• [Data lines]

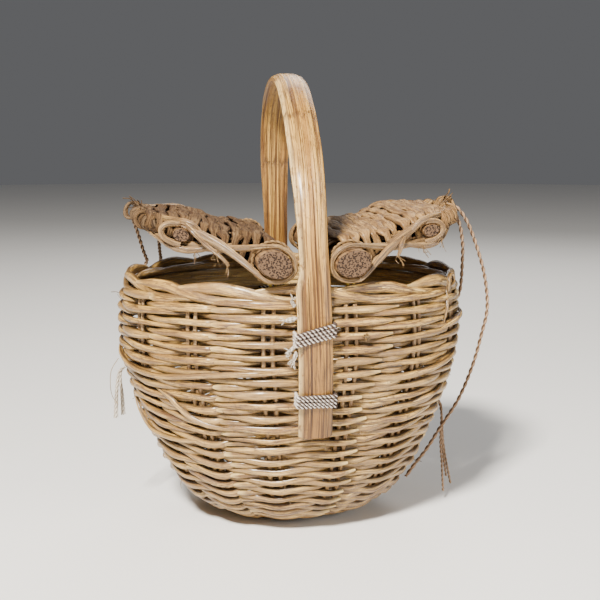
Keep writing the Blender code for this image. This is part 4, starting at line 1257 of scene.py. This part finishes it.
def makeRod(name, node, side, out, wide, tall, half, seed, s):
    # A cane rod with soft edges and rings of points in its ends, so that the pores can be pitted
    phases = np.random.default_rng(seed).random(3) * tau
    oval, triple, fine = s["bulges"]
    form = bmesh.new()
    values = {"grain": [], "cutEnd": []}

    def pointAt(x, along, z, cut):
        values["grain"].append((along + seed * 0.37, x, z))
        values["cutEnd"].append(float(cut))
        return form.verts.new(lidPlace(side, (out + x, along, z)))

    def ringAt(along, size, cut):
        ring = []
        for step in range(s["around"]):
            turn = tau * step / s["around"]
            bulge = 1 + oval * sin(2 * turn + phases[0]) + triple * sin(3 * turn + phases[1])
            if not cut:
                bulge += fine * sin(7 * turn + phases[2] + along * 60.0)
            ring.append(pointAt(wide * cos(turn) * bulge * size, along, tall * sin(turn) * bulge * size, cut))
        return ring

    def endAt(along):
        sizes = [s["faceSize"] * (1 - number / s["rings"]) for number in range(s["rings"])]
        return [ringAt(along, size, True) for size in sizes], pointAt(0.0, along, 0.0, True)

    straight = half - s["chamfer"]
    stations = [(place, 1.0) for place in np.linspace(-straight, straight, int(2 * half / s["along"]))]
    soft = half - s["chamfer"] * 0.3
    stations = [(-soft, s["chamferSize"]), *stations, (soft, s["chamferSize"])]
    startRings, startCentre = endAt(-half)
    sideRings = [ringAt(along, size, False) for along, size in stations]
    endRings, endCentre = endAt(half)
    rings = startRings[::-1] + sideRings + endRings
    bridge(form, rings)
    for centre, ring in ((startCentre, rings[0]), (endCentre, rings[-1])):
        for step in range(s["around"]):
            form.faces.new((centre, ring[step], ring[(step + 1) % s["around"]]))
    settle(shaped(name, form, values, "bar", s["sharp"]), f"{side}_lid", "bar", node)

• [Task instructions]
Your task is to output all of the data above word for word.

• [Full response]
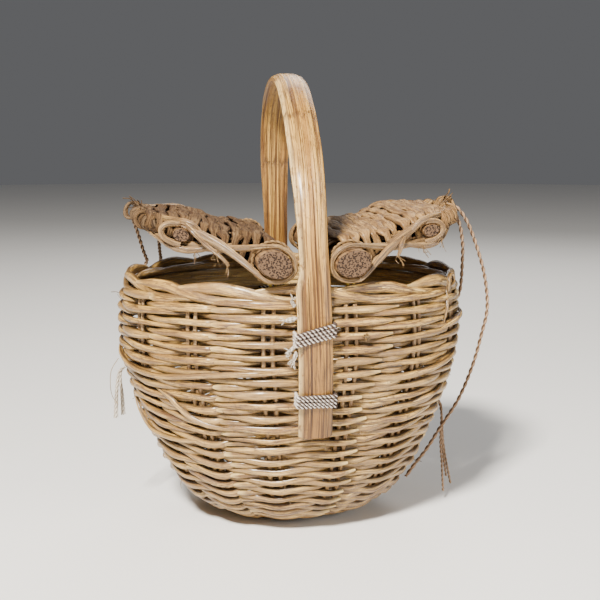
Keep writing the Blender code for this image. This is part 4, starting at line 1257 of scene.py. This part finishes it.
def makeRod(name, node, side, out, wide, tall, half, seed, s):
    # A cane rod with soft edges and rings of points in its ends, so that the pores can be pitted
    phases = np.random.default_rng(seed).random(3) * tau
    oval, triple, fine = s["bulges"]
    form = bmesh.new()
    values = {"grain": [], "cutEnd": []}

    def pointAt(x, along, z, cut):
        values["grain"].append((along + seed * 0.37, x, z))
        values["cutEnd"].append(float(cut))
        return form.verts.new(lidPlace(side, (out + x, along, z)))

    def ringAt(along, size, cut):
        ring = []
        for step in range(s["around"]):
            turn = tau * step / s["around"]
            bulge = 1 + oval * sin(2 * turn + phases[0]) + triple * sin(3 * turn + phases[1])
            if not cut:
                bulge += fine * sin(7 * turn + phases[2] + along * 60.0)
            ring.append(pointAt(wide * cos(turn) * bulge * size, along, tall * sin(turn) * bulge * size, cut))
        return ring

    def endAt(along):
        sizes = [s["faceSize"] * (1 - number / s["rings"]) for number in range(s["rings"])]
        return [ringAt(along, size, True) for size in sizes], pointAt(0.0, along, 0.0, True)

    straight = half - s["chamfer"]
    stations = [(place, 1.0) for place in np.linspace(-straight, straight, int(2 * half / s["along"]))]
    soft = half - s["chamfer"] * 0.3
    stations = [(-soft, s["chamferSize"]), *stations, (soft, s["chamferSize"])]
    startRings, startCentre = endAt(-half)
    sideRings = [ringAt(along, size, False) for along, size in stations]
    endRings, endCentre = endAt(half)
    rings = startRings[::-1] + sideRings + endRings
    bridge(form, rings)
    for centre, ring in ((startCentre, rings[0]), (endCentre, rings[-1])):
        for step in range(s["around"]):
            form.faces.new((centre, ring[step], ring[(step + 1) % s["around"]]))
    settle(shaped(name, form, values, "bar", s["sharp"]), f"{side}_lid", "bar", node)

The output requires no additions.